What To Do When Overwhelmed

1. Contact Upstream Provider

Terminal window
# Your ISP can:
# - Apply upstream ACLs
# - Activate DDoS scrubbing
# - Null route attacking traffic
# Have their NOC number ready!

2. Enable Upstream Blackhole

Terminal window
# Advertise your prefix with blackhole community
# Traffic dropped at ISP, saves your link
# See RTBH article for details

3. Use DDoS Protection Service

Services like Cloudflare, Akamai, AWS Shield:
- Route traffic through their scrubbing centers
- They absorb attack, send clean traffic to you
- Works for attacks much larger than your capacity

Best Practices

1. Prepare Before Attack

Terminal window
# Have emergency playbook ready
# Know your upstream NOC contact
# Pre-configure blocking rules (disabled)
# Monitor baseline traffic patterns

2. Layer Your Defense

Layer 1: Upstream ISP (volumetric)
Layer 2: Edge router (smaller attacks)
Layer 3: Application firewall (app-layer)
Layer 4: Application hardening

3. Automate Response

/config/scripts/auto-block.sh
# Script to block high-traffic sources
#!/bin/bash
THRESHOLD=1000 # connections
for ip in $(sudo conntrack -L | awk '{print $5}' | cut -d= -f2 | sort | uniq -c | awk -v t=$THRESHOLD '$1 > t {print $2}'); do
echo "Blocking $ip"
# Add firewall rule
done

The Lesson

Edge mitigation buys time.
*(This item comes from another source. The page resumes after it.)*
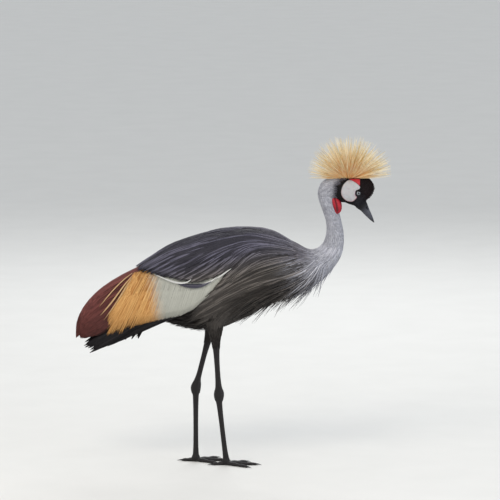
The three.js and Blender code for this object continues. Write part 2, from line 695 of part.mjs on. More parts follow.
function billParts() {
  const whole = solid(loft(rungRings(BILL, 0, 5, 0.72, 12)));
  const over = [...MOUTH_LINE, [420, 690], [420, 760], [340, 760]];
  const parted = MOUTH_LINE.map(([x, z]) => [x - GAP * 0.7, z - GAP * 0.7]);
  const under = [...parted, [380, 650], [300, 650], [300, 740]];
  const nostril = ball([5, 14, 1.9], [366, 0, 714], THREE.MathUtils.degToRad(62), [8, 4]);
  return {
    bill_upper: largest(whole.intersect(prism(over, -20, 20)).subtract(nostril)),
    bill_lower: largest(whole.intersect(prism(under, -20, 20))),
  };
}

// Two hanging lobes of bare skin in front of the throat, each with a long fold
function wattleForm() {
  const lobes = [1, -1].map((side) => {
    const lobe = new THREE.SphereGeometry(1, 10, 8).rotateX(Math.PI / 2);
    const spots = lobe.getAttribute("position");
    for (let i = 0; i < spots.count; i++) {
      const [x, y, z] = [spots.getX(i), spots.getY(i), spots.getZ(i)];
      const fill = 0.55 + 0.45 * clamp((0.9 - z) / 1.2, 0, 1);
      const fold = side * y > 0 ? 0.32 * Math.exp(-(((x - 0.05) / 0.2) ** 2)) * (1 - z * z) : 0;
      const across = side * (10 + 9.5 * y * side * fill * (1 - fold));
      spots.setXYZ(i, 286 + 12.5 * x * fill - 1.5 * z, across, 720.5 + 23 * z);
    }
    return solid(lobe);
  });
  return largest(union(lobes).subtract(neckForm(12, CUTS.head + 0.5, GAP)).subtract(headForm(GAP)));
}

// Stiff bristles fanning out from an oval patch on the crown, spread evenly by the golden angle
const FAN = { ahead: 1.53, beside: 1.02 }; // half angles of the fan in radians
const BRISTLE_RADIUS = 0.85;
function crestForm() {
  const patch = ball([14, 11, 7], CREST_ROOT, 0, [12, 6]);
  const bristles = Array.from({ length: BRISTLES }, (_, k) => {
    const share = Math.sqrt((k + 0.5) / BRISTLES);
    const turn = k * Math.PI * (3 - Math.sqrt(5));
    const [ahead, beside_] = [share * Math.cos(turn), share * Math.sin(turn)];
    const direction = new THREE.Vector3(Math.sin(ahead * FAN.ahead), 0, Math.cos(ahead * FAN.ahead));
    direction.multiplyScalar(Math.cos(beside_ * FAN.beside));
    direction.y = Math.sin(beside_ * FAN.beside);
    const root = new THREE.Vector3(CREST_ROOT[0] + 9.5 * ahead, 6.8 * beside_, CREST_ROOT[2] + 4);
    return bristle(root, direction.normalize(), CREST_LENGTH * vary(0.06) * mix(1, 0.96, share), turn);
  });
  const below = headForm(GAP).add(neckForm(12, CUTS.head, GAP));
  return largest(union([patch, ...bristles]).subtract(below));
}

// A three-sided bristle that tapers to a point and bends a little outwards
function bristle(root, direction, length, turn) {
  const aside = direction.clone().cross(new THREE.Vector3(0.31, 0.93, 0.2)).normalize();
  const across = aside.clone().applyAxisAngle(direction, turn);
  const other = direction.clone().cross(across);
  const rings = [[0, 1], [0.6, 0.8], [1, 0.18]].map(([s, share]) => {
    const middle = root.clone().addScaledVector(direction, s * length);
    middle.addScaledVector(across, 5 * s * s);
    return [0, 1, 2].map((i) => {
      const a = (2 * Math.PI * i) / 3;
      const r = BRISTLE_RADIUS * share;
      const spoke = across.clone().multiplyScalar(Math.cos(a)).addScaledVector(other, Math.sin(a));
      return middle.clone().addScaledVector(spoke, r);
    });
  });
  return solid(prismSkin(rings));
}

// A skin over rings of three points with one triangle at each end
function prismSkin(rings) {
  const index = [0, 2, 1];
  for (let r = 0; r + 1 < rings.length; r++)
    for (let k = 0; k < 3; k++) {
      const [a, b] = [3 * r + k, 3 * r + ((k + 1) % 3)];
      index.push(a, b, b + 3, a, b + 3, a + 3);
    }
  const last = 3 * (rings.length - 1);
  index.push(last, last + 1, last + 2);
  const geometry = new THREE.BufferGeometry().setFromPoints(rings.flat());
  geometry.setIndex(index);
  return geometry;
}

// The bird put together
const crane = new THREE.Group();
function add(name, manifold, colour) {
  const mesh = manifold.getMesh();
  const n = mesh.numProp;
  const positions = new Float32Array(mesh.numVert * 3);
  for (let i = 0; i < mesh.numVert; i++) {
    positions.set(mesh.vertProperties.subarray(i * n, i * n + 3), i * 3);
  }
  const geometry = new THREE.BufferGeometry();
  geometry.setAttribute("position", new THREE.BufferAttribute(positions, 3));
  geometry.setIndex(new THREE.BufferAttribute(mesh.triVerts, 1));
  const [color, roughness] = COLOURS[colour];
  const material = new THREE.MeshStandardMaterial({ color, roughness, metalness: 0 });
  const node = new THREE.Mesh(geometry, material);
  node.name = name;
  crane.add(node);
}

add("torso", torsoForm(0), "slate");
add("neck_base", neckForm(CUTS.neckBase, CUTS.neckMiddle, 0), "grey");
add("neck_middle", neckForm(CUTS.neckMiddle, CUTS.neckUpper, 0), "grey");
add("neck_upper", neckForm(CUTS.neckUpper, CUTS.head, 0), "grey");
for (const [name, form] of Object.entries(headParts())) {
  const colour = { c: "skin", b: "red", e: "iris", f: "black", h: "black" }[name[0]];
  add(name, form, colour);
}
for (const [name, form] of Object.entries(billParts())) add(name, form, "horn");
add("wattle", wattleForm(), "red");
add("crest", crestForm(), "straw");
const wings = { 1: wingForms(1), "-1": wingForms(-1) };
add("tail", tailForm(wings[1].clear.add(wings[-1].clear)), "black");
for (const side of [1, -1]) {
  const word = side > 0 ? "left" : "right";
  const tracts = { scapulars: "slate", coverts: "white", secondaries: "chestnut", primaries: "black" };
  for (const [tract, form] of wings[side].forms) add(`wing_${word}_${tract}`, form, tracts[tract]);
  const leg = legForms(side > 0 ? LEFT_LEG : RIGHT_LEG, side);
  add(`thigh_${word}`, leg.thigh, "slate");
  for (const piece of ["shank", "ankle", "tarsus", "foot"]) add(`${piece}_${word}`, leg[piece], "leg");
  for (const [toe, claw] of Object.entries(leg.claws)) add(`claw_${word}_${toe}`, claw, "horn");
}

export default crane;
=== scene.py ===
"""Looks of a grey crowned crane, life size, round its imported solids.

Metres, +X towards the bill, +Y to the bird's left, +Z up, as the solids are.
"""
import math

import bpy
import numpy as np
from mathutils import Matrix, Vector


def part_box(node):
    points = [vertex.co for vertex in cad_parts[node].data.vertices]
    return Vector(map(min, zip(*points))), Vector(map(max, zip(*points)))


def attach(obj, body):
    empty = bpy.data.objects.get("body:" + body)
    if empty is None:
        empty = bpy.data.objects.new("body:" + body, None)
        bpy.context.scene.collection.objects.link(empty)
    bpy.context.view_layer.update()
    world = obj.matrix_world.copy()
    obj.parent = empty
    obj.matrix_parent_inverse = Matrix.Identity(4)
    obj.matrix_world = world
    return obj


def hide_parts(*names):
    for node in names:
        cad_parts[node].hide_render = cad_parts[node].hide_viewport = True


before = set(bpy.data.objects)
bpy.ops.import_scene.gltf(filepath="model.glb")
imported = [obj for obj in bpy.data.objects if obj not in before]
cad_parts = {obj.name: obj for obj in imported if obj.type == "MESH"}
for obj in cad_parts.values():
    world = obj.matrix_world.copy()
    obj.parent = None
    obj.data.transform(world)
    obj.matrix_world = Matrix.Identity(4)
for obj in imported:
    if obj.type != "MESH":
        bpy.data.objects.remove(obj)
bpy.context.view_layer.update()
draw = np.random.default_rng(7)
chance, bell = draw.random, draw.standard_normal

MM = 0.001

# The solids' ladders, in millimetres here and in metres from here on.
# Body rungs from rump to bill base: the back's x, z, the belly's x, z, half the width.
BODY = MM * np.array([
    (-226, 500, -222, 412, 34), (-175, 556, -160, 389, 60), (-106, 600, -98, 376, 76),
    (-32, 630, -32, 384, 82), (40, 641, 40, 418, 80), (106, 638, 112, 458, 72), (161, 621, 190, 485, 61),
    (194, 603, 243, 516, 48), (213, 597, 276, 551, 38), (232, 602, 295, 582, 31), (248, 621, 303, 611, 26),
    (255, 647, 303, 644, 23.5), (254, 675, 297, 676, 22), (245, 705, 288, 710, 22),
    (235, 733, 281, 731, 22.5), (231, 757, 280, 738, 23), (240, 783, 284, 738, 24),
    (260, 796, 289, 733, 25), (287, 800, 296, 730, 26), (318, 801, 306, 729, 26.5),
    (346, 801, 316, 725, 25.5), (368, 798, 326, 722, 23), (382, 783, 333, 719, 20),
    (385, 764, 337, 716, 16.5), (375, 746, 339, 714, 13), (364, 734, 340, 712, 10.5),
])
BILL = MM * np.array([
    (364, 734, 340, 712, 10.5), (369, 721, 349, 706, 9.5), (374, 708, 358, 697, 7.8),
    (379.5, 696, 367, 688, 6), (384, 684, 376, 680, 4), (387, 674, 385, 673.2, 1.4),
])
# Wing rungs from shoulder to tip: the ridge's x, z, the outermost line's x, z, half the bird's width.
WING = MM * np.array([
    (178, 612, 188, 565, 50), (106, 652, 110, 585, 84), (40, 661, 34, 590, 95), (-32, 657, -44, 585, 99),
    (-106, 638, -121, 568, 96), (-175, 613, -190, 545, 87), (-232, 577, -252, 512, 74),
    (-282, 544, -303, 481, 60), (-334, 514, -356, 455, 48), (-381, 478, -398, 425, 38),
    (-414, 439, -420, 398, 30), (-433, 397, -430, 364, 23), (-436, 345, -430, 332, 16),
])
# Leg rungs from thigh to foot: half the depth and half the width, the same on both sides.
GIRTH = [(32, 24), (26, 20), (18, 15), (13, 11), (10.5, 9), (7.8, 6.8), (7.6, 6.6), (9.4, 8), (13, 9.6),
         (14.2, 10.4), (12, 9.4), (8.4, 7), (7, 5.8), (7.2, 6), (8.6, 7.8)]
# On each side: z, the middle's x and y.
COURSES = {
    "left": [(440, -44, 46), (400, -54, 45), (375, -60, 44), (355, -66, 44), (340, -70, 43), (300, -81, 42),
             (250, -94, 41), (229, -100, 40), (217, -103, 40), (206, -105, 40), (193, -105, 39),
             (181, -105, 38), (120, -105, 35), (50, -105, 31), (20, -105, 30)],
    "right": [(440, -52, -46), (400, -51, -45), (375, -50, -44), (355, -49, -43), (340, -48, -42),
              (300, -46, -42), (250, -43, -41), (222, -41, -40), (210, -40, -40), (199, -40, -40),
              (186, -40, -39), (174, -39, -38), (120, -33, -33), (50, -25, -25), (20, -21, -22)],
}
SIDES = {"left": 1, "right": -1}
LEGS = {word: MM * np.hstack([COURSES[word], GIRTH]) for word in SIDES}
ROUNDNESS = 0.93  # power of the body's superellipse
BULGE = 0.9  # power of the wing's rounding above its outermost line
TUCK = 0.04  # how fast the wing's curtain draws in below that line
EYE = MM * np.array((342, 18.6, 757))  # middle of the left eyeball
EYE_RADIUS = 7.6 * MM
CREST_ROOT = MM * np.array((316, 0, 799))
CREST_LENGTH = 118 * MM
FAN = (1.53, 1.02)  # half angles of the crest's fan, ahead and aside, in radians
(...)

It’s not a complete solution.

What edge routers can do:

  • Rate limit connections
  • Drop invalid traffic
  • Block known attackers
  • Protect specific services

What edge routers can’t do:

  • Stop attacks larger than your pipe
  • Replace upstream scrubbing
  • Handle sophisticated multi-vector attacks

Build defense in depth:

  1. Upstream DDoS protection for volumetric
  2. Edge rate limiting for application-layer
  3. Application hardening for everything else

The edge router is one layer. Make it effective, but don’t rely on it alone.